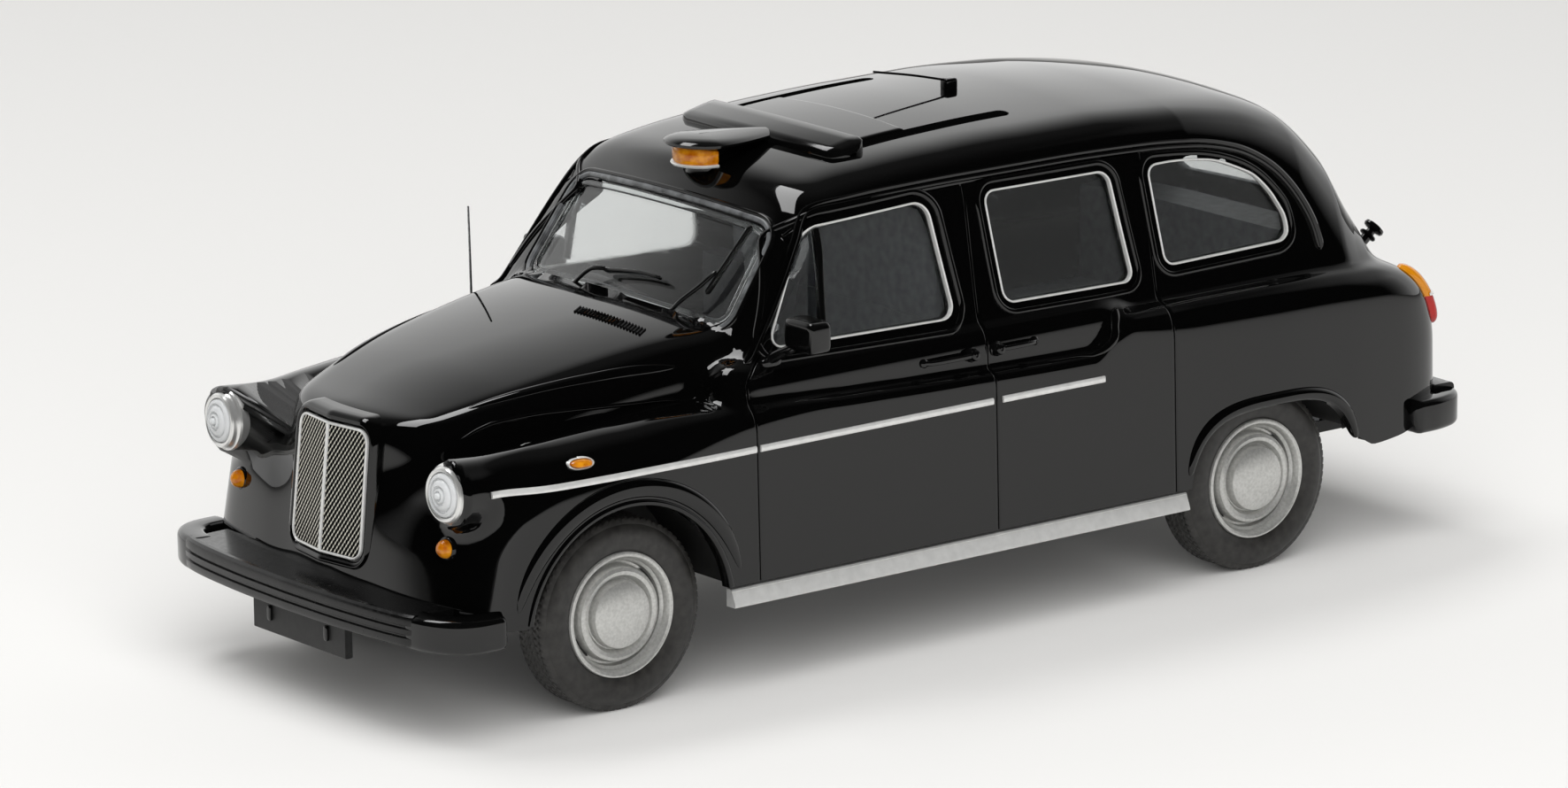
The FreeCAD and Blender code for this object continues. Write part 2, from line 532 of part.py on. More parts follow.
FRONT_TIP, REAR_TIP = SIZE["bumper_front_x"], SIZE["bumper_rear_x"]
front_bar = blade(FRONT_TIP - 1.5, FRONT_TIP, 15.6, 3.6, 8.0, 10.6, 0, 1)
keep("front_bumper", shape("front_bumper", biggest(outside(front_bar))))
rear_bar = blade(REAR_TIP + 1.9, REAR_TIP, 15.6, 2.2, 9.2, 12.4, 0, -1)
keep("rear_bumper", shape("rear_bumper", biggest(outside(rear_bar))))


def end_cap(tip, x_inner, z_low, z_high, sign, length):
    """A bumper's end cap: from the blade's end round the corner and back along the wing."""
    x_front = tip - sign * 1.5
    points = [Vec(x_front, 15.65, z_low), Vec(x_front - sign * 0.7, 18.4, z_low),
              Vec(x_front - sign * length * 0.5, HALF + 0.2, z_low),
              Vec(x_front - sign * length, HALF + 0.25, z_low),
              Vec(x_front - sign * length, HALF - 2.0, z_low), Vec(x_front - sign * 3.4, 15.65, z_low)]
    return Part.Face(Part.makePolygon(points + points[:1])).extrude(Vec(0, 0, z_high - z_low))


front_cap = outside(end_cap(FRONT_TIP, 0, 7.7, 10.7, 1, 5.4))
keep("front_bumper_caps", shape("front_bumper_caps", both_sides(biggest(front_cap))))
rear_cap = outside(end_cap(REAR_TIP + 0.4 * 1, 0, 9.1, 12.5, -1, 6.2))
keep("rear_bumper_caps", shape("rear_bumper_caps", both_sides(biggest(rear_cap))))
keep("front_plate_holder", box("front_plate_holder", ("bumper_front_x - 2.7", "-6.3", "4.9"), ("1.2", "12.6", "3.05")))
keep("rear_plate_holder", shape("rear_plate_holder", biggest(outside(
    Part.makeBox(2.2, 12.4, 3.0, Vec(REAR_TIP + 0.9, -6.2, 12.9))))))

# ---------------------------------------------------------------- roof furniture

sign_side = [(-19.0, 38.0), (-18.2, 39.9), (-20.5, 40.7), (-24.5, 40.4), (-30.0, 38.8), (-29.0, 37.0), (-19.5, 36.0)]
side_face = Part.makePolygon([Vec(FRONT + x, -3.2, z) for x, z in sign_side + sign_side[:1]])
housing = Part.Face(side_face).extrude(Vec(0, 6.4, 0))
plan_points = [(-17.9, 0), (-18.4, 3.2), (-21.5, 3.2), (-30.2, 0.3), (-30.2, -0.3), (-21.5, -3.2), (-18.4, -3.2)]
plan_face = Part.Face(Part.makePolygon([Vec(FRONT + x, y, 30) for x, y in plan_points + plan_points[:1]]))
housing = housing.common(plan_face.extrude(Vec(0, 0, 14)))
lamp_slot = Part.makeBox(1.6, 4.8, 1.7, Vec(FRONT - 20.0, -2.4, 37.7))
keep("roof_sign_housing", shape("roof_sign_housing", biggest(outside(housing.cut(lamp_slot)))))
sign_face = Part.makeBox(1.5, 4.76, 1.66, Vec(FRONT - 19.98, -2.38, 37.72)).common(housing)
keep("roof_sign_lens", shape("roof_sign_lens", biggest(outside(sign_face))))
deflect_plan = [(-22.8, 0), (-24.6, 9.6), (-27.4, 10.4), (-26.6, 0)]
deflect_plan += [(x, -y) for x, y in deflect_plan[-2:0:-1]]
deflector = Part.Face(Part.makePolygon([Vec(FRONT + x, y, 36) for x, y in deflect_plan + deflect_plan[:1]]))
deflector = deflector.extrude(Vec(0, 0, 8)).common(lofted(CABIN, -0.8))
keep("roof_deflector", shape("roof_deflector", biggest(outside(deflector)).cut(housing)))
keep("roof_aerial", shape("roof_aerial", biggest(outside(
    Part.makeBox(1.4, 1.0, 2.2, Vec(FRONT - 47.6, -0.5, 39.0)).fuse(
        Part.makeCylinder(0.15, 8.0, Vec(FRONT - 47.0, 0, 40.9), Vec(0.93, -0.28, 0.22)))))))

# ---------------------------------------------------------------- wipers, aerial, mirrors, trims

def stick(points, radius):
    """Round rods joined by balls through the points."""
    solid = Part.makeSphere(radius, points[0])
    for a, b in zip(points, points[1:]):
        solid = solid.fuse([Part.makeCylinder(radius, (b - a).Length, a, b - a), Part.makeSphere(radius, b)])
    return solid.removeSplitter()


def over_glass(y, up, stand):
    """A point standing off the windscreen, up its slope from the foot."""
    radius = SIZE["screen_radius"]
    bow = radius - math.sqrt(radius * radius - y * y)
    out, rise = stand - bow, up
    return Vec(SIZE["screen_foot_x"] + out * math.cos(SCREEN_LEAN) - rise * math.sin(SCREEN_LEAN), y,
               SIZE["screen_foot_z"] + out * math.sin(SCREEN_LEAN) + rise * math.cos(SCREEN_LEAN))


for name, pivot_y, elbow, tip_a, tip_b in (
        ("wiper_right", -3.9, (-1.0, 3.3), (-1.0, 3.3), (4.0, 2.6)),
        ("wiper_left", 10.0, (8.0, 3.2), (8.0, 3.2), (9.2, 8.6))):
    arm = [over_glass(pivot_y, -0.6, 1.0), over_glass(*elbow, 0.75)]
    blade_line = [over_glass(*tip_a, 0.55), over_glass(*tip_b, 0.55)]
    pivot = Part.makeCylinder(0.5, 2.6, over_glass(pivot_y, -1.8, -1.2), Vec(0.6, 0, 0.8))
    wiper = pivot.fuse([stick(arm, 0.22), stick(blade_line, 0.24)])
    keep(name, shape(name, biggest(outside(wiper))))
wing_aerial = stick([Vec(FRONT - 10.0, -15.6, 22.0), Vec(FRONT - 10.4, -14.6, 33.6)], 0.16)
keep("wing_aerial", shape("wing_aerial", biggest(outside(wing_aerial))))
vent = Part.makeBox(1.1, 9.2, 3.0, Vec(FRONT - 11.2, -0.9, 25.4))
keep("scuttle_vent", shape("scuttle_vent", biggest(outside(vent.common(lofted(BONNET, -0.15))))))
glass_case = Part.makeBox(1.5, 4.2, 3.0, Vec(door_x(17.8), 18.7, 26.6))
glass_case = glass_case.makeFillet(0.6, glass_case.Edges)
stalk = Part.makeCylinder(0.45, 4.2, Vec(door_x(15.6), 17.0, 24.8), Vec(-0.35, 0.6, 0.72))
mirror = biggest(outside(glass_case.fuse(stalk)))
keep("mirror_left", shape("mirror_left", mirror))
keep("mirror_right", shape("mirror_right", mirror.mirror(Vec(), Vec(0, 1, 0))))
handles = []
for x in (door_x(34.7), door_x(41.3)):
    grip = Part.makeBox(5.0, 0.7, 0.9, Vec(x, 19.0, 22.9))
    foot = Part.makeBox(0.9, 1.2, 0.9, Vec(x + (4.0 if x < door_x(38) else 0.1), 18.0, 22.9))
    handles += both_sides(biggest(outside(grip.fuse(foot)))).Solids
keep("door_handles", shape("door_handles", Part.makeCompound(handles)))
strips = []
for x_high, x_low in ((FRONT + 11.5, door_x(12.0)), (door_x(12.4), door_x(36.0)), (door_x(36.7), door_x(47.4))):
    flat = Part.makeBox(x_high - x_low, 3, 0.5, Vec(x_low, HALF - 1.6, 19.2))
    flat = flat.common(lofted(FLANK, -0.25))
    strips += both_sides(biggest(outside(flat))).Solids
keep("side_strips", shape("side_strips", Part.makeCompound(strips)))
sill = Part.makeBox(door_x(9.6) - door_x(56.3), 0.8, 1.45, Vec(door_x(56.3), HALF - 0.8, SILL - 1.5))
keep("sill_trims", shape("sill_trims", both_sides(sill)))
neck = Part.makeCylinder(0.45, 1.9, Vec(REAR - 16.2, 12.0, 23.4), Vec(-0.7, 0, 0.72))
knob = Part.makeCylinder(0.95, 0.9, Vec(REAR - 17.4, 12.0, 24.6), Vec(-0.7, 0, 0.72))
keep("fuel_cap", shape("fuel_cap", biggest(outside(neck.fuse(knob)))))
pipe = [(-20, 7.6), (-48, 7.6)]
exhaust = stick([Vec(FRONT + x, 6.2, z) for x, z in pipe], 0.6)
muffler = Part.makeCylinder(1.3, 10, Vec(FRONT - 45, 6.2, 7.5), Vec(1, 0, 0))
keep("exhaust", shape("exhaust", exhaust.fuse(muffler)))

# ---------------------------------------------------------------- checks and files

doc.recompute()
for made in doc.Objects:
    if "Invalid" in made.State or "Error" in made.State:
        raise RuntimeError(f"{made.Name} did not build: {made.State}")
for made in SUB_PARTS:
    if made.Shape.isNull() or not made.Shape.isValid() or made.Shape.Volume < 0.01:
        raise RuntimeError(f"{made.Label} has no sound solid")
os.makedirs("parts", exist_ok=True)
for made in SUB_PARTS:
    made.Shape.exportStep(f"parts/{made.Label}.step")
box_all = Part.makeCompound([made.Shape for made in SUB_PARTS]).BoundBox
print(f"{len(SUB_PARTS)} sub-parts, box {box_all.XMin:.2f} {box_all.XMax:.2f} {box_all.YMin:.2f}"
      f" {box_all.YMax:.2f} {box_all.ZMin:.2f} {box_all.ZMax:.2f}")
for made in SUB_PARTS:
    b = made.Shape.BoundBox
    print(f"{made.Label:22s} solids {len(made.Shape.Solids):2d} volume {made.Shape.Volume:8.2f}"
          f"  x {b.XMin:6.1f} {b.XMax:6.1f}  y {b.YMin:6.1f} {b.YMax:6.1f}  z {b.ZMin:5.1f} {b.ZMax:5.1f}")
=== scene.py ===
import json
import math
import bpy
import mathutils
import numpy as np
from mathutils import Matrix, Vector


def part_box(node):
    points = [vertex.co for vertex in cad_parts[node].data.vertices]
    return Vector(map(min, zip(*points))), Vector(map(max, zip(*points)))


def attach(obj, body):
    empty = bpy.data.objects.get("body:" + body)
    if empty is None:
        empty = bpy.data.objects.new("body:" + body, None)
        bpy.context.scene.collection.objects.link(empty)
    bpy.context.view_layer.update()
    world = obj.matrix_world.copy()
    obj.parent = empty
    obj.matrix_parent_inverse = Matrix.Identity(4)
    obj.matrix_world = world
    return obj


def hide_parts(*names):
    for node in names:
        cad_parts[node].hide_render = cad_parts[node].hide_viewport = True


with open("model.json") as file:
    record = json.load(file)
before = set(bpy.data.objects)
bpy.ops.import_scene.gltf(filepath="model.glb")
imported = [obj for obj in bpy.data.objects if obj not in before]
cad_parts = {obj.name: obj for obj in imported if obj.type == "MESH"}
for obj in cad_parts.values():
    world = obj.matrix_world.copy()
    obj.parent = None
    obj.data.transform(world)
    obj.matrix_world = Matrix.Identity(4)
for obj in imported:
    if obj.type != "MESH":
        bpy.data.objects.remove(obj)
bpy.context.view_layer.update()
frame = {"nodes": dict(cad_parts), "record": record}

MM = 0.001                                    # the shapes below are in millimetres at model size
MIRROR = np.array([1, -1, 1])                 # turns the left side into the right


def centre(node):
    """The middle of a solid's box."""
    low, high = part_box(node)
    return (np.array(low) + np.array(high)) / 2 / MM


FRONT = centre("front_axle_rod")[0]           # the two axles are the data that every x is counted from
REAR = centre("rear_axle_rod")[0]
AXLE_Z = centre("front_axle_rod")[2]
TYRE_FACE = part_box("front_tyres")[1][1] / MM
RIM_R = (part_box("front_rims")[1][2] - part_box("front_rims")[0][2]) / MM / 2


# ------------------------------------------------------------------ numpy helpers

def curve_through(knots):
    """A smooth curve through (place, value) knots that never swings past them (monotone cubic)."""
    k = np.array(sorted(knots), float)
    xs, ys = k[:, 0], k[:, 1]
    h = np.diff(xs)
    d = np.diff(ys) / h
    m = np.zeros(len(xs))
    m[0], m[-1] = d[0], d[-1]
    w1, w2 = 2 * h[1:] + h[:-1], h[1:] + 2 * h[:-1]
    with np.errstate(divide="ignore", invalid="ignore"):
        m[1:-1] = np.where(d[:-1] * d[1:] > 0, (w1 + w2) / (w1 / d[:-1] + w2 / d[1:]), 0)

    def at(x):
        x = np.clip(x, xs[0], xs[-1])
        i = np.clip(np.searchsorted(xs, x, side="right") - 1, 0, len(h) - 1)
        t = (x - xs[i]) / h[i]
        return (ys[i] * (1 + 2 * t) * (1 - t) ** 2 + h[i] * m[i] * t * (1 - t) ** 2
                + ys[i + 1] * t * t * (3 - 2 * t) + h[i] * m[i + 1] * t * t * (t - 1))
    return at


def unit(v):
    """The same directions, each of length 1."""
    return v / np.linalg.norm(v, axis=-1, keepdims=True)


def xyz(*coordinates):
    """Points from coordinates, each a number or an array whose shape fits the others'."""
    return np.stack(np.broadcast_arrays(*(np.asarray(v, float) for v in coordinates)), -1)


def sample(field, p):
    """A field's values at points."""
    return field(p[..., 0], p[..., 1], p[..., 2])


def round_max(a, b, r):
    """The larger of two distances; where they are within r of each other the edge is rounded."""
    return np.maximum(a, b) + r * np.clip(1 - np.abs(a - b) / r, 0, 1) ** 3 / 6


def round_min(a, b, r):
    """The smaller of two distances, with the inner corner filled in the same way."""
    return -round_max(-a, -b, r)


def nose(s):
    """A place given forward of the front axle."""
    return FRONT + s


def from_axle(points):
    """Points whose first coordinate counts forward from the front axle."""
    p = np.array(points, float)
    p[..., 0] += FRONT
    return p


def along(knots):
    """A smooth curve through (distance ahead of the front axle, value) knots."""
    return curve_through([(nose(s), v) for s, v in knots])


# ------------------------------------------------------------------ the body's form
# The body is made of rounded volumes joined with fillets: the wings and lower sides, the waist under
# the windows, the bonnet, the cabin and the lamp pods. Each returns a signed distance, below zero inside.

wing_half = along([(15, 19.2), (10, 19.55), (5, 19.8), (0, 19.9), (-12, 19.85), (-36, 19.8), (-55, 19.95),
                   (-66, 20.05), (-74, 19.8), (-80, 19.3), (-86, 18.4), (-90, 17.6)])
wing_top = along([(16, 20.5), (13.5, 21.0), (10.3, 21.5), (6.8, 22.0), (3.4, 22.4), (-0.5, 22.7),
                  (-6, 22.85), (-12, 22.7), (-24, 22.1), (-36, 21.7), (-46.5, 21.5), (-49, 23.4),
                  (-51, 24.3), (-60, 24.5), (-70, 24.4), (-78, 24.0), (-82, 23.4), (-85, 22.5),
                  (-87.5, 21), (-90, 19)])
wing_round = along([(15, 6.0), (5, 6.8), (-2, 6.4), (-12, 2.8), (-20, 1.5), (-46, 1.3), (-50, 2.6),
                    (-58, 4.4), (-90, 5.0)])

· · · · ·

**PROBLEM TO WORK ON:** Only the lines from the one with "doc.recompute()" up to the one with "obj.parent = empty" should be repeated, both included, exactly as they appear.

**RESPONSE TO THE TASK:**
doc.recompute()
for made in doc.Objects:
    if "Invalid" in made.State or "Error" in made.State:
        raise RuntimeError(f"{made.Name} did not build: {made.State}")
for made in SUB_PARTS:
    if made.Shape.isNull() or not made.Shape.isValid() or made.Shape.Volume < 0.01:
        raise RuntimeError(f"{made.Label} has no sound solid")
os.makedirs("parts", exist_ok=True)
for made in SUB_PARTS:
    made.Shape.exportStep(f"parts/{made.Label}.step")
box_all = Part.makeCompound([made.Shape for made in SUB_PARTS]).BoundBox
print(f"{len(SUB_PARTS)} sub-parts, box {box_all.XMin:.2f} {box_all.XMax:.2f} {box_all.YMin:.2f}"
      f" {box_all.YMax:.2f} {box_all.ZMin:.2f} {box_all.ZMax:.2f}")
for made in SUB_PARTS:
    b = made.Shape.BoundBox
    print(f"{made.Label:22s} solids {len(made.Shape.Solids):2d} volume {made.Shape.Volume:8.2f}"
          f"  x {b.XMin:6.1f} {b.XMax:6.1f}  y {b.YMin:6.1f} {b.YMax:6.1f}  z {b.ZMin:5.1f} {b.ZMax:5.1f}")
=== scene.py ===
import json
import math
import bpy
import mathutils
import numpy as np
from mathutils import Matrix, Vector


def part_box(node):
    points = [vertex.co for vertex in cad_parts[node].data.vertices]
    return Vector(map(min, zip(*points))), Vector(map(max, zip(*points)))


def attach(obj, body):
    empty = bpy.data.objects.get("body:" + body)
    if empty is None:
        empty = bpy.data.objects.new("body:" + body, None)
        bpy.context.scene.collection.objects.link(empty)
    bpy.context.view_layer.update()
    world = obj.matrix_world.copy()
    obj.parent = empty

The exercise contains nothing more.